À chaque fois qu'il lui demande de l'argent, il trouve toujours une bonne excuse : cambriolage, donner des sous à une voisine qui le traite de violeur pour éviter qu'elle porte plainte. Il faut dire que ce Marin Burcea fait preuve d'une créativité et d'un imaginaire sans limites pour ne jamais voir Nathalie.
À l'époque femme de ménage, elle a donné beaucoup de ses liquidités personnelles. Le peu d'argent de côté qu'elle avait, elle le lui donnait. "Pendant trois ans de relation à distance, j'ai donné plus de 20 000 euros pendant un an et demi, avoue-t-elle. Nathalie n'arrivait plus à subvenir à ses besoins, c'était la goutte de trop. "À un moment donné, j'ai dit stop, on arrête. Il ne faut pas prendre des gens pour des imbéciles.

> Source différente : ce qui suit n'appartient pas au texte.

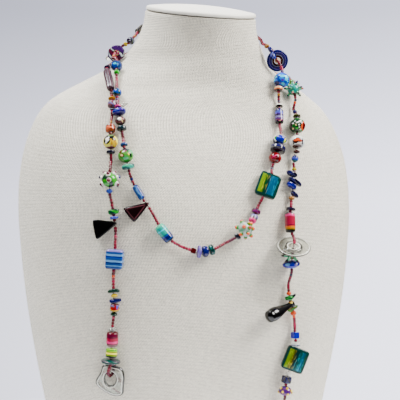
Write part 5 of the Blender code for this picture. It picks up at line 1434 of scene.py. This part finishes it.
def raised_dots(bead, row, tree):
    """Raised dots or spikes on a bead, where the photograph shows them and some behind."""
    back = bead.frame.transposed()
    right, away = back @ VIEW_RIGHT, back @ VIEW_AWAY
    places = []
    directions = []
    for turn, share in row["spots"]:
        reach = (1 - share * share) ** 0.5
        level = right * sin(radians(turn)) - away * cos(radians(turn))
        level = Vector((level.x, level.y, 0.0)).normalized() * reach
        unit = Vector((level.x, level.y, share))
        spot = Vector((unit.x * bead.wide, unit.y * bead.deep, unit.z * bead.long)) / 2
        normal = Vector((unit.x / bead.wide, unit.y / bead.deep, unit.z / bead.long))
        places.append(bead.centre + bead.frame @ (spot * 0.98))
        directions.append((bead.frame @ normal).normalized())
    tints = np.random.default_rng(len(bead.name)).random(len(places))
    finish = dot_material(bead.name, row["foot"], row["tips"])
    mesh = points_mesh(bead.name + "_dots", places, directions, tints)
    grown = grow(mesh, tree, {"Width": row["width"] * BEAD, "Height": row["height"] * BEAD}, finish)
    keep(bead.name + "_dots", grown, [finish], sharp=60)


# ---- The bust and its cap
def neck_bust(finish):
    """The linen-covered form, with its cloth's own measure stored for the weave."""
    sides = BUST_SIDES
    rim = BUST_RIM
    heights = np.concatenate([np.linspace(0.0, 0.70, 40), np.linspace(0.70, NECK_TOP - rim, 60)[1:]])
    turns = np.linspace(0.0, 360.0, sides, endpoint=False)
    rings = [skin(turns, height) for height in heights]
    middle = rings[-1].mean(0)
    for inward, up in ((0.012, 0.45), (0.035, 0.80), (0.075, 1.0)):
        top = skin(turns, NECK_TOP - rim * (1 - up))
        rings.append(top + (middle - top) * np.array((inward, inward, 0.0)))
    work = bmesh.new()
    grid = [[work.verts.new(corner) for corner in ring] for ring in rings]
    for low, high in zip(grid, grid[1:]):
        for k in range(sides):
            after = (k + 1) % sides
            work.faces.new((low[k], low[after], high[after], high[k]))
    work.faces.new(list(reversed(grid[0])))
    work.faces.new(grid[-1])
    cloth = work.loops.layers.uv.new("cloth")
    across = []
    for ring in rings:
        steps = np.linalg.norm(np.diff(ring, axis=0, append=ring[:1]), axis=1)
        across.append(np.concatenate([[0.0], np.cumsum(steps)]))
    up = np.concatenate([[0.0], np.cumsum([np.linalg.norm(b[0] - a[0]) for a, b in zip(rings, rings[1:])])])
    order = {vertex: (j, k) for j, ring in enumerate(grid) for k, vertex in enumerate(ring)}
    for face in work.faces:
        spots = [order[loop.vert] for loop in face.loops]
        wraps = len(face.verts) == 4 and {k for _, k in spots} == {0, sides - 1}
        for loop, (j, k) in zip(face.loops, spots):
            column = sides if wraps and k == 0 else k
            loop[cloth].uv = (across[j][column] - across[j][sides] / 2, up[j])
    mesh = bpy.data.meshes.new("neck_bust")
    work.to_mesh(mesh)
    work.free()
    keep("linen_bust", mesh, [finish], ["neck_bust"], sharp=50)


def neck_cap(finish):
    top = skin(np.array([0.0, 90.0, 180.0]), NECK_TOP)
    middle = Vector((top[0] + top[2]) / 2)
    wide = float(top[1][0])
    deep = float(np.linalg.norm(top[2] - top[0])) / 2
    side = [(0.0, CAP_THICKNESS + CAP_DOME)]
    for k in range(1, CAP_STEPS + 1):
        rise = CAP_DOME * (1 - (k / CAP_STEPS) ** CAP_CROWN_POWER) - 0.0002 * k / CAP_STEPS
        side.append((0.955 * wide * k / CAP_STEPS, CAP_THICKNESS + rise))
    side += [(0.985 * wide, CAP_THICKNESS * 0.82), (wide, CAP_THICKNESS * 0.5), (wide, CAP_THICKNESS * 0.2),
             (0.985 * wide, 0.0), (0.0, 0.0)]
    mesh = turned_mesh(side, BUST_SIDES, (2 * wide, 2 * wide, CAP_THICKNESS), closed=False)
    tilt = Matrix.Rotation(radians(float(SECTIONS[-1][5])), 4, "X")
    mesh.transform(Matrix.Translation(middle + tilt.to_3x3().col[2] * GAP) @ tilt
                   @ Matrix.Diagonal((1.0, deep / wide, 1.0, 1.0)))
    keep("board_cap", mesh, [finish], ["neck_cap"])


# ---- Camera, light and floor
def stage():
    mesh = bpy.data.meshes.new("floor")
    work = bmesh.new()
    bmesh.ops.create_circle(work, cap_ends=True, segments=96, radius=FLOOR_RADIUS)
    work.to_mesh(mesh)
    work.free()
    floor = bpy.data.objects.new("floor", mesh)
    bpy.context.scene.collection.objects.link(floor)
    made, tree, shader = new_material("floor_paper", 0.9)
    shader.inputs["Base Color"].default_value = FLOOR_COLOUR
    place = add(tree, "ShaderNodeTexCoord").outputs["Object"]
    out = vector(tree, "LENGTH", place)
    far = ramp(tree, out, [(FLOOR_FADE[0], (0, 0, 0, 1)), (FLOOR_FADE[1], (1, 1, 1, 1))])
    through = add(tree, "ShaderNodeBsdfTransparent")
    faded = add(tree, "ShaderNodeMixShader", {0: far, 1: shader.outputs[0], 2: through.outputs[0]})
    tree.links.new(faded.outputs[0], tree.nodes["Material Output"].inputs[0])
    mesh.materials.append(made)

    world = bpy.data.worlds.new("studio")
    bpy.context.scene.world = world
    world.use_nodes = True
    tree = world.node_tree
    path = add(tree, "ShaderNodeLightPath").outputs
    direction = add(tree, "ShaderNodeTexCoord").outputs["Generated"]
    rise = add(tree, "ShaderNodeSeparateXYZ", {0: direction}).outputs[2]
    right = vector(tree, "DOT_PRODUCT", direction, tuple(VIEW_RIGHT))
    level = calc(tree, "ADD", calc(tree, "MULTIPLY", rise, 0.5), 0.5)
    room = ramp(tree, level, [(0.0, (0.16, 0.16, 0.16, 1)), (0.5, (0.34, 0.34, 0.35, 1)),
                              (1.0, (2.1, 2.1, 2.1, 1))])
    glints = ramp(tree, level, [(0.40, (0.03, 0.03, 0.035, 1)), (0.60, (0.10, 0.10, 0.11, 1)),
                                (1.0, (0.6, 0.6, 0.6, 1))])
    # The backdrop the camera sees: paper with painted light, brighter towards the right and darker towards
    # the top
    paper = ramp(tree, level, [(0.42, (0.82, 0.83, 0.97, 1)), (0.50, (0.76, 0.77, 0.92, 1)),
                               (0.60, (0.35, 0.36, 0.44, 1))])
    across = calc(tree, "ADD", calc(tree, "MULTIPLY", right, 0.5), 0.5)
    side = ramp(tree, across, [(0.39, (0.80, 0.80, 0.80, 1)), (0.61, (1.32, 1.32, 1.32, 1))])
    paper = vector(tree, "MULTIPLY", paper, side)
    paper = vector(tree, "MULTIPLY", paper, (2.7, 2.7, 2.7))
    shown = blend(tree, path["Is Glossy Ray"], room, glints)
    sky = tree.nodes["Background"]
    tree.links.new(blend(tree, path["Is Camera Ray"], shown, paper), sky.inputs[0])
    sky.inputs[1].default_value = 1.0

    def softbox(name, place, size, power, colour):
        data = bpy.data.lights.new(name, "AREA")
        data.shape = "RECTANGLE"
        data.size, data.size_y = size
        data.energy = power
        data.color = colour
        lamp = bpy.data.objects.new(name, data)
        lamp.location = place
        aim = Vector(LIGHTS_FACE) - Vector(place)
        lamp.rotation_euler = aim.to_track_quat("-Z", "Y").to_euler()
        bpy.context.scene.collection.objects.link(lamp)

    for light in rows(LIGHTS, LIGHT_COLUMNS):
        softbox(**light)

    camera = bpy.data.cameras.new("camera")
    camera.sensor_width = CAMERA_SENSOR
    camera.lens = CAMERA_LENS
    made = bpy.data.objects.new("camera", camera)
    made.location = CAMERA_PLACE
    made.rotation_euler = (radians(CAMERA_TILT), 0.0, radians(VIEW_AZIMUTH))
    bpy.context.scene.collection.objects.link(made)
    bpy.context.scene.camera = made


SLOTS = {part["node"]: part["material_slot"] for part in frame["record"]["subparts"]}


def dress():
    neck_bust(linen_material())
    neck_cap(board_material())
    strung, lift_at = string_beads()
    extras = []
    for strand, table in EXTRAS.items():
        for row in rows(table, CHART_COLUMNS):
            bead = Strung(row, strand)
            bead.settle(lift_at)
            extras.append(bead)
    for ring in strung:
        if ring.kind == "ring":
            middle = copy(ring)
            middle.name, middle.kind, middle.form = ring.name + "_middle", "extra", "round"
            middle.long = middle.wide = middle.deep = 2 * FACE_RING_BEAD * BEAD
            extras.append(middle)
    looks = {row["name"]: row for row in rows(LOOKS, LOOK_COLUMNS)}
    raised = {row["name"]: row for row in rows(RAISED, RAISED_COLUMNS)}
    seeds = seed_tree()
    dots = dot_tree()
    strokes = stroke_group()
    seed_glass = seed_material()
    thread = thread_material()
    for strand in STRANDS:
        string_strand(strand, strung, lift_at, seeds, seed_glass, thread)
    for bead in strung + extras:
        mesh, turn = bead_mesh(bead)
        if bead.name in PAINTED_EDGE_LIGHT and bead.form != "ringed_disc":
            mark_edges(mesh)
        finish = glass_material(bead, turn, looks[bead.name], strokes)
        mesh.transform(Matrix.Translation(bead.centre) @ turn.to_4x4())
        nodes = [bead.name] if bead.name in SLOTS else []
        keep("glass_" + bead.name, mesh, [finish], nodes,
             sharp=20 if bead.form == "faceted" else 45)
        if bead.name in raised:
            raised_dots(bead, raised[bead.name], dots)
    base, lift, down = end_ring_place(strung[0])
    wide, high = (half * BEAD for half in END_RING_HOLE)
    hole = []
    for k in range(HOLE_CORNERS):
        turn = 2 * pi * k / HOLE_CORNERS
        hole.append((wide * sin(turn), high * (cos(turn) - 1)))
    ring = outline_mesh([rounded([(x * BEAD, y * BEAD) for x, y in END_RING_OUTLINE]), hole],
                        END_RING_THICKNESS * BEAD, END_RING_EDGE * BEAD)
    mark_edges(ring)
    place = base + strung[0].out * lift - strung[0].frame.col[2] * down
    ring.transform(Matrix.Translation(place) @ strung[0].frame.to_4x4())
    finish = glass_material(strung[0], strung[0].frame, looks["end_ring"], strokes)
    keep("glass_end_ring", ring, [finish], ["end_ring"])


dress()
stage()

J'avais des factures, il fallait que je mange, et le peu de salaire que j'avais, il fallait que je lui donne".
Leurs cibles, des personnes en manque d'affection
La supercherie ne s'arrête pas là. Aveuglée par l'amour, Nathalie lui avait transmis ses informations bancaires. "J'ai eu le droit à des chèques volés déposés sur mon compte. Il me disait qu'il allait m'envoyer de l'argent. De temps en temps, je me disais que c'était quand même louche, mais il avait l'uniforme militaire sur sa photo de profil, donc je faisais confiance". Quelques mois après avoir décidé de ne plus lui donner d'argent, elle décide de porter plainte pour escroquerie et arnaque en ligne, mais cela n'a rien donné.
Aujourd'hui sans profession et en situation d'invalidité, Nathalie Gillet s'occupe de sa mère près d'Angoulême. À 51 ans, elle se rend bien compte du piège dans lequel elle était tombée. "Des fois, ils étaient plusieurs sur le même compte : certains messages n'avaient aucune faute de français, puis trois heures après, c'était bourré de fautes".
Vice-présidente d'une association nommée AVESE (Aide aux victimes d'escroqueries sentimentales Europe), créée avec une autre victime d'arnaque amoureuse, elle souhaite mettre en garde les personnes sur leurs publications sur les réseaux sociaux. "Je souhaite prévenir les gens, révèle Nathalie. Il ne faut pas publier des photos ou des vidéos osées, ne pas accepter des choses à des personnes que l'on ne connaît pas".